Studio album by Katharine McPhee
- Released: January 5, 2010
- Recorded: 2008–2009
- Studios: The Village Recorder (Los Angeles, California); The Bank (Burbank, California); Cookie Jar Recording (Studio City, California); JHL Sound (Pacific Palisades, California).
- Genre: Pop
- Length: 47:15
- Label: Verve Forecast
- Producers: John Alagía, Martin Bishop, Daniel Lloyd, Katherine McPhee, Boots Ottestad

Katharine McPhee chronology
| Katharine McPhee (2007) | Unbroken (2010) | Christmas Is the Time to Say I Love You (2010) |

Singles from Unbroken
- "Had It All" Released: August 25, 2009;

= Unbroken (Katharine McPhee album) =

Unbroken is the second studio album from American Idol season five runner-up Katharine McPhee. The album was released on January 5, 2010, by Verve Forecast Records, her first album on the label. It debuted at number 27 on the Billboard 200, selling 15,000 copies in its first week. As of January 2011, the album has sold 45,000 copies in the US.

==Background==
After McPhee was dropped from RCA Records, she was signed to Verve Forecast Records, part of the Verve Music Group under Universal Music Group. Verve Music Group president/CEO Bruce Resnikoff told Billboard, "The album she is working on will show many new sides to her talents as an interpreter and a songwriter, and show everyone just how special she is."
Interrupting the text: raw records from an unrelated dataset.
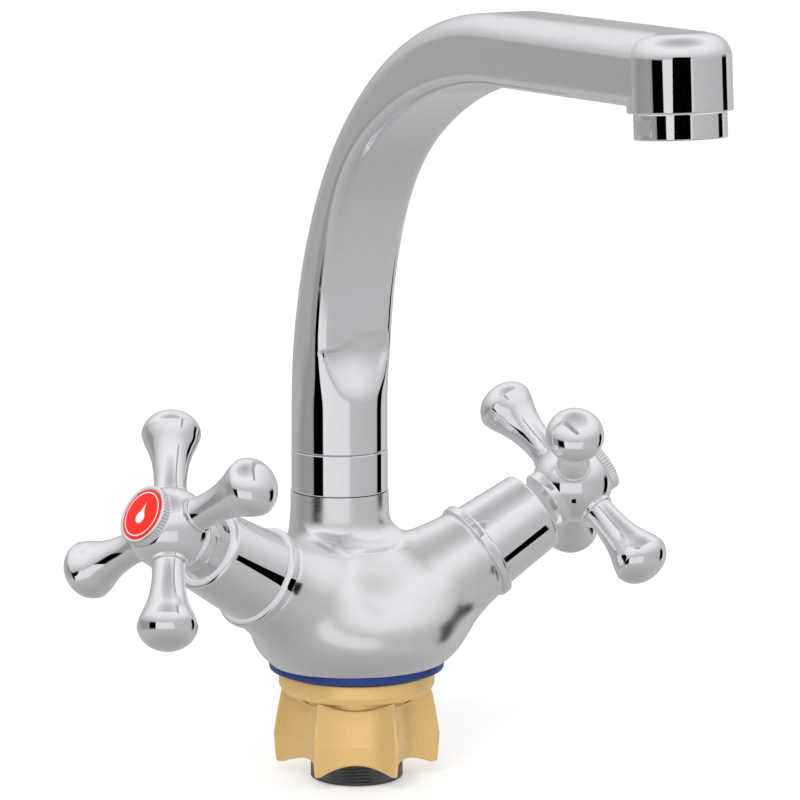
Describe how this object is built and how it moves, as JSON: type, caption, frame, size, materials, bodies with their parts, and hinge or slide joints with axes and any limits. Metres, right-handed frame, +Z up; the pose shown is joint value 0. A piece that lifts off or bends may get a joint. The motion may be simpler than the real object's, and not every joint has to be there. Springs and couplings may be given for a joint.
{
  "type": "basin mixer faucet",
  "caption": "Two-handle deck-mounted basin mixer with cross handles and a tall swivelling cast spout.",
  "frame": {"origin": "centre of the seating plane, the underside of the base seal", "axes": "+Z up, spout towards -Y, hot handle towards -X, cold handle towards +X"},
  "size_m": [0.1773, 0.205, 0.2282],
  "materials": {
    "polished_chrome": "mirror-polished chrome plate on cast brass",
    "plated_brass": "bright plated turned brass",
    "plain_brass": "machined brass",
    "steel": "stainless screw",
    "black_rubber": "moulded rubber",
    "ceramic": "lapped ceramic",
    "red_plastic": "glossy red",
    "blue_plastic": "glossy blue",
    "blue_seal": "smooth blue soft plastic",
    "dark_thread": "dark threaded tube",
    "satin_brass": "satin gold-coloured brass",
    "white_plastic": "moulded acetal"
  },
  "bodies": {
    "body": {"body_casting": "polished_chrome", "base_seal": "blue_seal", "threaded_shank": "dark_thread", "swivel_collar": "polished_chrome", "hot_flange_ring": "polished_chrome", "hot_valve_sleeve": "polished_chrome", "hot_valve_body": "plated_brass", "hot_valve_o_ring": "black_rubber", "hot_seat_washer": "black_rubber", "hot_fixed_disc": "ceramic", "cold_flange_ring": "polished_chrome", "cold_valve_sleeve": "polished_chrome", "cold_valve_body": "plated_brass", "cold_valve_o_ring": "black_rubber", "cold_seat_washer": "black_rubber", "cold_fixed_disc": "ceramic"},
    "gasket": {"deck_gasket": "black_rubber"},
    "nut": {"mounting_nut": "satin_brass"},
    "spout_group": {"spout": "polished_chrome", "spout_tail": "plain_brass", "spout_seal_rings": "black_rubber", "spout_bearing_ring": "white_plastic", "aerator_housing": "polished_chrome", "aerator_gasket": "black_rubber", "aerator_insert": "white_plastic"},
    "hot_handle": {"hot_moving_disc": "ceramic", "hot_spindle": "plain_brass", "hot_handle_hub": "polished_chrome", "hot_handle_arms": "polished_chrome", "hot_handle_screw": "steel", "hot_index_cap": "polished_chrome", "hot_index_disc": "red_plastic"},
    "cold_handle": {"cold_moving_disc": "ceramic", "cold_spindle": "plain_brass", "cold_handle_hub": "polished_chrome", "cold_handle_arms": "polished_chrome", "cold_handle_screw": "steel", "cold_index_cap": "polished_chrome", "cold_index_disc": "blue_plastic"}
  },
  "joints": [
    {"name": "gasket_travel", "type": "slide", "parent": "body", "child": "gasket", "axis": [0, 0, -1], "range_m": [0, 0.02]},
    {"name": "nut_turn", "type": "hinge", "parent": "gasket", "child": "nut", "pos_m": [0, 0, -0.015], "axis": [0, 0, -1], "range_deg": [0, 7200]},
    {"name": "spout_swivel", "type": "hinge", "parent": "body", "child": "spout_group", "pos_m": [0, 0.0094, 0.06], "axis": [0, 0, 1], "continuous": true},
    {"name": "hot_handle_turn", "type": "hinge", "parent": "body", "child": "hot_handle", "pos_m": [0, -0.00245, 0.0101], "axis": [-0.8567, -0.1143, 0.503], "range_deg": [0, 180]},
    {"name": "cold_handle_turn", "type": "hinge", "parent": "body", "child": "cold_handle", "pos_m": [0, -0.00245, 0.0101], "axis": [0.8567, -0.1143, 0.503], "range_deg": [0, 180]}
  ],
  "couplings": [
    {"joint": "nut_turn", "follows": "gasket_travel", "rad_per_m": 6283}
  ]
}
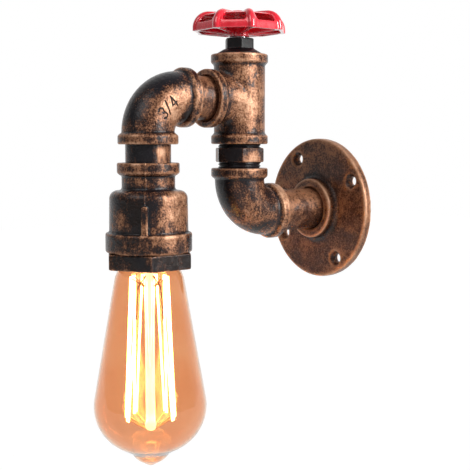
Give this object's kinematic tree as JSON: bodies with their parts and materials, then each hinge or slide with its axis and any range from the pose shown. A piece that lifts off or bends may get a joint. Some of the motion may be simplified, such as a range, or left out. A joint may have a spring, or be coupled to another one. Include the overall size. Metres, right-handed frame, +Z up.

For her debut album, McPhee co-wrote three songs. She has had much more involvement in the writing process of this album, with writing credits on six of the songs.

After months of recording, the album process was completed on August 21. When asked to describe the album, McPhee has been quoted as saying that an "organic," "edgy," and more "adult" sound will be prominent on the album.

Inspired by the new label and new album, McPhee traded in her long brunette hair for a short blonde do and made it part of the promotion for the album, with an exclusive "First Look" in People Magazine.

Behind the scenes videos from recording at the Village have been posted on McPhee's MySpace.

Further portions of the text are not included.